2013年10月14日月曜日

感情および情念に関して、思うところ

 さいきんは音楽哲学的な話題が多かったので、一度もともとの関心に振り返ってみようと思う。その対象は「感情」と呼ばれているものである。そもそも、私は感情の外延を記述するのに、一般に感情によって作られ得ると考えることのできそうな芸術に目を向け、そこからさらに振り返って感情を考えることができないものか、と思い芸術、とくに音楽について考えてみようと思ったのではあるが。

 いわゆる「感情」や「情念」というものに関してであるが、はたしてそれらは一体どこからどこまでがそう呼ばれるものなのだろうか。「悲しい」は情念であると言われても、およそ誰も疑うことはないであろうが、「つらい」や「痛い」は情念に含まれるのか、およそ生起する形容詞的なものは情念に含まれうるのだろうか、等々の疑問は生まれて止むことはない。感情の外延や内包を正しく定めることも一つの大きな問題となるのである。以下では情念の諸性質を見てみることにする。
 情念はかならず言語化されている。私たちが情念を捉える時、かならずそれは言葉によって記述される形であらわれる。逆に、言語化されていないものは情念とはいえない(私は言語化以前のものを感情として区別している)。言語化されている以上、情念は有限の種類しかなさそうに思われる。通常使われ得る情念語彙は、私たちの日常生活における語彙の集合より大きい集合となることは考えづらく、日常生活における語彙も有限であることからもそれが言える。これに関して、デカルトは『情念論』において、情念を全て数え上げていると言明していることなどからも、(権威主義的ではあるが)証明されていると考えられよう。

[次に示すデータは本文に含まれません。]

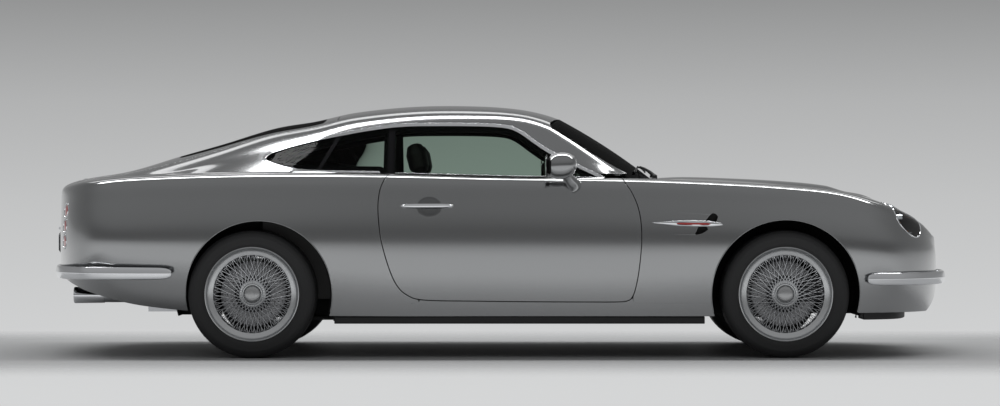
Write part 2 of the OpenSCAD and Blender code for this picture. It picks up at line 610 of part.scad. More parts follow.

 さて、情念についてすこし詳しく見ていくことにしよう。上では、情念は言語化されていると述べられたが、情念は「感情が言語によって表現されたもの」として一応の定義付けができるだろう。私達はふだん、「なんとも言いがたい情念」と呼ばれるものを抱くことがある。これは確かに「なんとも言いがたい」という形をもって表現されたものであるから情念であるが、たほうそれは情念以前のものでもある。それは完全に輪郭付けられていない情念であって、うまく情念語彙と対応付けられていない。情念でありながら、完全な情念ではなく、欠落した情念である。こうした欠落が起こりうるのは、情念が情念それ自身として心的実在であるからではなく、なんらかの基礎をもつ、表現であるからであろう。その基礎が感情であって、それは言語的規定を一切欠いている。すなわち、あえて循環的な定義をするならば、「感情とは、言語による表現が与えられることによって情念化する以前の、生の素材である」。
 何らかの外的原因によって感情は、私たちの言語の光が届かない海底のうちで生まれ、やがてその発生の衝撃が波を作り、海面において情念として把握されるに至る。比喩を用いればこのようになるであろうが、およそそうした次第である。この比喩における波が、感情から情念への写像のようなものであり、同時に私たちの認識能力であるといえる。
 感情から情念に至るには、感情が「何であるか」を知る必要がある。感情は言語的規定を欠いているので、それが「何であるか」を明示的に知りうることは不可能である。たほう感情は私たちの心のうちで、なんらかの仕方で私たちの思考や行動に影響を及ぼす。主題的な形で私たちに影響を及ぼすのではなく、私たちにおいても知らず知らずのうちに、根本において感情を暗黙のうちで了解している。その暗黙の了解の様式が、私たちに情念として知られるのである。輪郭付けられていない情念は、その様式が混乱した形で、あるいは複数の様式が入り乱れている場合に現れうるのではないだろうか。

 感情から情念に至る際に混乱があるのは、なにも認識能力の波が途中の障害物に邪魔されて乱されることばかりに原因があるのではないかもしれない。感情から情念への対応が必ずしも一対一では無い、ということがその原因ではないと私は考える。感情を連続的な点の集合として考え、情念を場のようなものだと考える。つまり、近接した感情は同一の、あるは近接した情念として与えられる。色のグラデーションが与えられた実数の平面のように考えれば良いかもしれない。その際に、情念と情念の間、例えば赤と黄色の間にあるオレンジの部分、そこに私たちの感情が落ち込んだ時、混乱が生じて輪郭を失った情念が現れるのではないだろうか。